Aaron Houston is the Executive Director of Students for Sensible Drug Policy.

12 Comment

  • That is a cool gig. I wish I could lobby for people to get high (legally).

  • It looks like he got dressed after a night out with his clients.

  • I can just imagine his organization’s typical lunch order:

    “Get some sour cream and onion chips with some dip, man, some beef jerky, some peanut butter. Get some Häagen-Dazs ice cream bars, a whole lot, make sure chocolate, gotta have chocolate, man. Some popcorn, red popcorn, graham crackers, graham crackers with marshmallows, the little marshmallows and little chocolate bars and we can make s’mores, man. Also, celery, grape jelly, Cap’n Crunch with the little Crunch berries, pizzas. We need two big pizzas, man, everything on ’em, with water, whole lotta water, and Funyons.”


  • Another great post Danny. I’m wildly supportive of this issue and agree with every word Aaron says. I like Danny’s mix of interviews – some folks PoP readers like and some we don’t.

    One thing Aaron didn’t get to say in the post is that the war on drugs is also the war on minorities.
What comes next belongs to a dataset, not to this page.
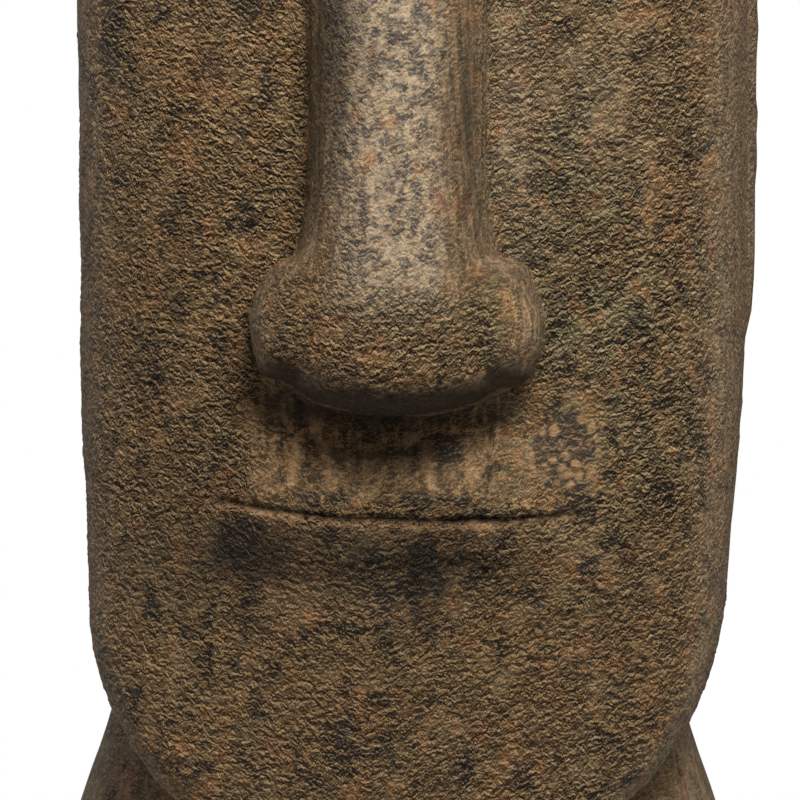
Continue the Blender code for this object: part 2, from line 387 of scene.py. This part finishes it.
def relief(points, normals, find):
    """How far the skin stands out of the smooth form at each point, and the zones it varies by."""
    zone = zones(points, normals)
    coarse = coarseness(zone)
    height = LUMP_RISE * rough_noise(points, LUMP_PITCH, seed=1, octaves=2)
    knobs = noise(points, KNOB_PITCH, seed=4)
    height += KNOB_RISE * (CALM_KNOBS + (1 - CALM_KNOBS) * coarse) * knobs
    bend = BEND * np.stack([noise(points, BEND_PITCH, seed=20 + i) for i in range(3)], axis=1)
    sizes = (CRUMB_PITCH, CRUMB_PITCH, CRUMB_FLATNESS * CRUMB_PITCH)
    inside, value, below = crumbs(points + bend, sizes, seed=8)
    crumb = CRUMB_LEAST + CRUMB_SPREAD * value + CRUMB_LEAN * below
    crumb *= blend_in(inside, *CRUMB_EDGE)
    height += CRUMB_RISE * coarse * (crumb - CRUMB_LEVEL)
    pebble, chance, _ = crumbs(points, PEBBLE_PITCH, seed=15)
    pebble = blend_in(pebble, *PEBBLE_EDGE) * (chance > PEBBLES_MISSING)
    height += PEBBLE_RISE * zone["pebbled"] * (pebble - PEBBLE_LEVEL)
    pulls = noise(points, (PULL_PITCH, PULL_PITCH, PULL_LENGTH), seed=11)
    pulled = PULLED_SHARE * blend_in(noise(points, PULLED_PATCH, seed=12), *PULLED_STEP)
    height += PULL_RISE * pulls * (pulled + zone["lip"])
    on_nose = blend_in(-points[:, 1] - FACE_PLANE, *SWELL_DEPTH)
    for centre, reach, rise in SWELLS:
        height += rise * on_nose * blot(zone["column"], zone["row"], centre, reach)
    crack = np.zeros(len(points))
    edge = PEBBLE_TAN * zone["pebbled"] * pebble
    wavering = points + LINE_BEND * bend
    for route, width, rise, tan in marks(find):
        strength = stroke(wavering, route, width, TAPER)
        height += rise * strength
        # A cut is painted dark as shade, more the deeper it is
        crack = np.maximum(crack, strength * min(1, max(0, -rise) / DEEP))
        # Tan of the streaks, and the painted highlight along the lower lip's edge
        edge = np.maximum(edge, strength * tan)
    zone["crumb"] = crumb * (1 - zone["pebbled"]) + pebble * zone["pebbled"]
    zone["coarse"] = coarse
    zone["crack"] = crack
    zone["edge"] = edge
    return height, zone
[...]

African Americans make up an estimated 15% of drug users, but they account for 37% of those arrested on drug charges, 59% of those convicted and 74% of all drug offenders sentenced to prison. The U.S. has 260,000 people in state prisons on nonviolent drug charges; 183,200 (more than 70%) of them are black or Latino.

    • Have you ever looked at the relationship between those who commit robbery and drug use….its definitely related

      • hmm. neither of you provided sources, but cookietime’s use of numbers definitely trump joking’s proof-by-“definitely related”

  • “a substance that is less harmful than alcohol” – thats something to be proud of…and a red harring

    “I had some personal experience with recreational marijuana use” – another stoner pushing B.S.

    “being a marijuana lobbyist is like a priest, people come and confess their marijuana use to me” – have you ever had people confess to you from a drug rehabilitation center? Unless you have, your not very priestly.

    “positive effects from medical marijuana” – Lets see the study. For serious illness it is proven there are better alternatives, and it doesn’t work. Yes, for ‘headaches’, ‘stress’, and ‘night sweats’ stoners swear by it!

    “When the President realized he had people’s support” – huh? Not nationally…not even in very liberal states.

    “places like Amsterdam” – perfect example of a city full of problems cause by their decriminalization, like Denver or Oakland.

    “We are hopeful that the city will soon have non-profit retail locations to provide medical marijuana to D.C. residents” – this will be so good for people who live near it.

    “jail is much more harmful than marijuana” – another false comparative, red harring but I agree with prison reform.

    “every 37 seconds someone is arrested for marijuana” – so why don’t they obey the law to put a stop to this madness?

    • Looks like someone needs a toke…

      You really need to look at a few facts before you start throwing out ridiculous statements about Amsterdam being a “city full of problems caused by decriminalization.” Nothing could be further from the truth. I invite you to leave the mid-Atlantic states occasionally and maybe visit this “city full of problems.”

      Moreover, you throw out several red “harrings” yourself…like suggesting that marijuana users are filling drug rehab centers. I’ve met a lot of veterans from such places, and not one went there because they were addicted to marijuana.

    • I smoked some red harring once – it was o.k. but not as good as Maui Wowie.

  • and no pot shop on GA Ave

  • I knew a guy who worked for the Drug Policy Institute and yes, he was a huge stoner in college.